Before any of it is dismantled, four questions deserve public answers.
Which historic environments are being classified as surplus — and by what criteria?
Have the dioramas been formally appraised, and has County Board approval been obtained where the policy requires it?
What written determination establishes that these environments meet the destruction standard — that they have no scientific, historic, or monetary value?
What preservation alternatives were formally evaluated before any of this became irreversible?
These are not sentimental questions. They are the governance questions that arise directly from the museum's own written policy — a policy the County Board approved, and that remains in effect today.
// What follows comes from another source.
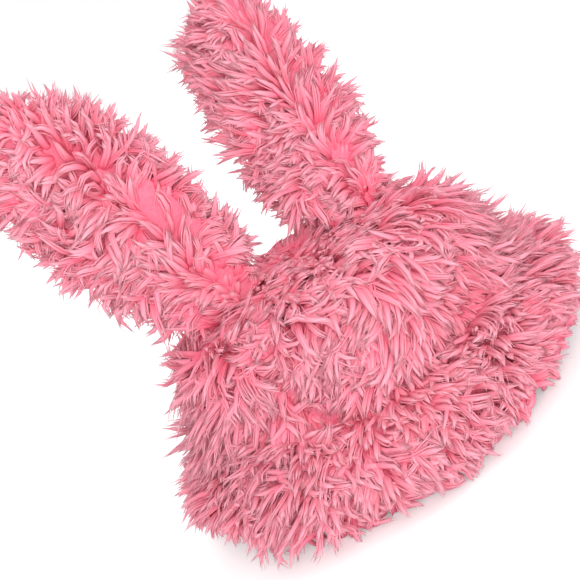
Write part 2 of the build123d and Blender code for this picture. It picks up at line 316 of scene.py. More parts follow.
def fur(
    name, root, normal, flow, length, rise, lay, tone, material, seed, held_up=1.0, level=None, curl=1.0
):
    """Locks of pile, one at each root, split over as many pieces as their number needs.
    A lock's middle line starts at the angle rise off the backing, in the direction flow, and turns evenly to
    the angle lay, sagging a little, while it winds sideways by curl: its points are the running sum of those
    directions, times length, and a sixth of the locks draw their neighbours to themselves. On that line lie
    a flattened tuft that swells before it tapers, four wisps over it that fan out, and one loose hair. tone
    chooses their rows in the colour map. Where held_up is 1 the backing is under the whole lock, which never
    sinks into it; where it is 0 the lock may hang. level gives the height of the cloth below any x and y, on
    which long locks come to lie."""
    rng = np.random.default_rng(seed)
    count = len(root)
    side = unit(np.cross(normal, flow))
    flow = np.cross(side, normal)
    swirl = drift(root, 0.050, 5)[:, :2] * (0.55 * curl, 0.20)
    turn = (swirl[:, 0] + rng.normal(0, 0.16, count))[:, None]
    flow, side = flow * np.cos(turn) + side * np.sin(turn), side * np.cos(turn) - flow * np.sin(turn)
    rise = rise + swirl[:, 1] + rng.normal(0, 0.12, count)
    lay = lay + 0.6 * swirl[:, 1] + rng.normal(0, 0.16, count)
    length = length * (1 + rng.normal(0, 0.10, count)) * (1 + 0.10 * drift(root, 0.03, seed + 1)[:, 0])
    first = unit(normal * np.sin(rise)[:, None] + flow * np.cos(rise)[:, None])
    last = unit(normal * np.sin(lay)[:, None] + flow * np.cos(lay)[:, None] + (0, 0, -0.22))
    t = np.linspace(0, 1, RINGS + 1) ** 0.92
    waves = drift(root, 0.034, 6)
    wind = curl * (rng.normal(0, 0.32, count) + 0.9 * waves[:, 0])
    sway = curl * (rng.normal(0, 0.25, count) + 0.6 * waves[:, 1])
    phase = 3.0 * waves[:, 2] + rng.normal(0, 0.6, count)
    winding = wind[:, None] * t + sway[:, None] * (np.sin(4.6 * t + phase[:, None]) - np.sin(phase)[:, None])
    heading = unit(first[:, None] * (1 - t)[:, None] + last[:, None] * t[:, None])
    leftward = np.cross(normal[:, None], heading)
    heading = unit(heading * np.cos(winding)[..., None] + leftward * np.sin(winding)[..., None])
    steps = (heading[:, 1:] + heading[:, :-1]) / 2 * np.diff(t)[:, None]
    middle_line = np.concatenate((np.zeros((count, 1, 3)), np.cumsum(steps, axis=1)), axis=1)
    chosen = rng.choice(count, max(1, count // 6), replace=False)
    nearest = chosen[np.argmin(((root[:, None] - root[None, chosen]) ** 2).sum(-1), axis=1)]
    pull = 0.45 * (root[nearest] - root)[:, None] * (t**1.3)[:, None]
    # A lower tone takes darker rows in the colour map; the callers lower it in partings and creases, as
    # painted shade.
    mood = tone + 0.14 * drift(root, 0.030, 7)[:, 0] + rng.normal(0, 0.10, count)

    line = root[:, None] + length[:, None, None] * middle_line + pull
    height = ((line - root[:, None]) * normal[:, None]).sum(-1)
    least = 0.0022 * np.sqrt(t) * np.broadcast_to(held_up, count)[:, None]
    raised = np.where(np.broadcast_to(held_up, count)[:, None] > 0, np.maximum(least - height, 0), 0)
    line = line + raised[..., None] * normal[:, None]
    if level is not None:
        line[..., 2] = np.maximum(line[..., 2], level(line[..., 0], line[..., 1]) + 0.004 * np.sqrt(t))
    along = unit(np.gradient(line, axis=1))
    across = unit(np.cross(along, normal[:, None] + rng.normal(0, 0.30, (count, 1, 3))))
    third = np.cross(along, across)
    swell = (0.65 + 1.1 * t - 0.8 * t**2) * np.clip(1 - t**2.6, 0, 1) ** 0.8
    wide = rng.uniform(0.0021, 0.0034, count)[:, None] * swell

    kinds = []
    for sides, each, half_width, flatness, paler in (TUFT, WISPS, HAIR):
        lock = np.repeat(np.arange(count), each)
        total = len(lock)
        if half_width is None:
            middle, thick = line, wide
        else:
            place = (np.tile(np.arange(each) + 0.5, count) / each) * 2 - 1 + rng.normal(0, 0.18, total)
            height = np.sqrt(np.clip(1 - place**2, 0.05, 1))
            height *= np.where(rng.uniform(0, 1, total) < 0.2, -0.5, 0.5)
            fan = wide[lock] + (rng.uniform(0.15, 0.8, total)[:, None] * t**2) * 0.0022
            reach = rng.uniform(0.82, 1.12, total)[:, None, None]
            middle = root[lock][:, None] + reach * (line - root[:, None])[lock]
            beside, over = (place[:, None] * fan)[..., None], (height[:, None] * fan)[..., None]
            middle += beside * across[lock] + over * third[lock]
            middle += rng.normal(0, 0.0009, (total, 1, 3)) * (t**1.5)[:, None]
            body = (0.80 + 0.7 * t - 0.5 * t**2) * np.clip(1 - t**2.6, 0, 1) ** 0.8
            thick = (half_width * rng.uniform(0.8, 1.3, total))[:, None] * body
        angle = np.arange(sides) * 2 * np.pi / sides
        offsets = thick[:, :-1, None, None] * (
            np.cos(angle)[:, None] * across[lock][:, :-1, None]
            + flatness * np.sin(angle)[:, None] * third[lock][:, :-1, None]
        )
        points = tube(middle, offsets)
        if level is not None:
            points[..., 2] = np.maximum(points[..., 2], level(points[..., 0], points[..., 1]) + 0.001)
        settle, z = 0.0022, points[..., 2]
        points[..., 2] = np.where(z > 0.03, z, settle * np.log1p(np.exp(np.clip(z / settle, -30, 30))))
        row = np.floor(np.clip(mood[lock] + paler + rng.normal(0, 0.10, total), 0, 0.999) * ROWS)
        kinds.append((each, points, row, tube_faces(sides, t, 0.06, 0.94)))

    made = []
    edges = np.linspace(0, count, max(1, int(np.ceil(count / MOST_LOCKS))) + 1).astype(int)
    for number, (start, stop) in enumerate(zip(edges[:-1], edges[1:])):
        points, faces, sizes, u, v, before = [], [], [], [], [], 0
        for each, all_points, row, (one, per_face, map_u, map_v) in kinds:
            some = all_points[start * each : stop * each]
            points.append(some.reshape(-1, 3))
            faces.append((before + one[None] + (np.arange(len(some)) * some.shape[1])[:, None]).ravel())
            sizes.append(np.tile(per_face, len(some)))
            u.append(np.tile(map_u, len(some)))
            v.append(((row[start * each : stop * each, None] + map_v[None]) / ROWS).ravel())
            before += some.shape[0] * some.shape[1]
        label = name if len(edges) == 2 else f"{name}_{number + 1}"
        made.append(
            mesh_piece(
                label, np.concatenate(points), np.concatenate(faces), np.concatenate(sizes),
                np.stack((np.concatenate(u), np.concatenate(v)), -1), material,
            )
        )
    return made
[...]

Milwaukee County holds title to this museum. The artists who built it gave it to this city. The New Deal workers employed with federal public money gave it to this city. Generation after generation of Milwaukee families gave it to this city every time they walked through those doors.
Once the environments built by those people disappear — reclassified, routed through a disposal pipeline, and hauled away — this city will not get a second chance to ask these questions.
What do you remember most from the Milwaukee Public Museum? Tell us in the comments — and share this post if you believe the public deserves answers.



So, what exactly am I supposed to do? I wrote my Supervisor, and he never responded. I think I wrote my State reps.
Many of my favorite childhood memories are centered around visits to the Milwaukee Public Museum. As a museum fan, I have been to many natural history museums around the country, and I have personally seen how uninspiring and bland many of the "modern" exhibits are. It breaks my heart to hear that the gorgeous dioramas and exhibits are being treated like garbage. Couldn't be less excited about this new museum.
MPM encompassed my whole childhood. All the history and memories of those diaramas that we as children stared at so many times and instilled in us the coming alive of people and animals of the past cannot be thrown away.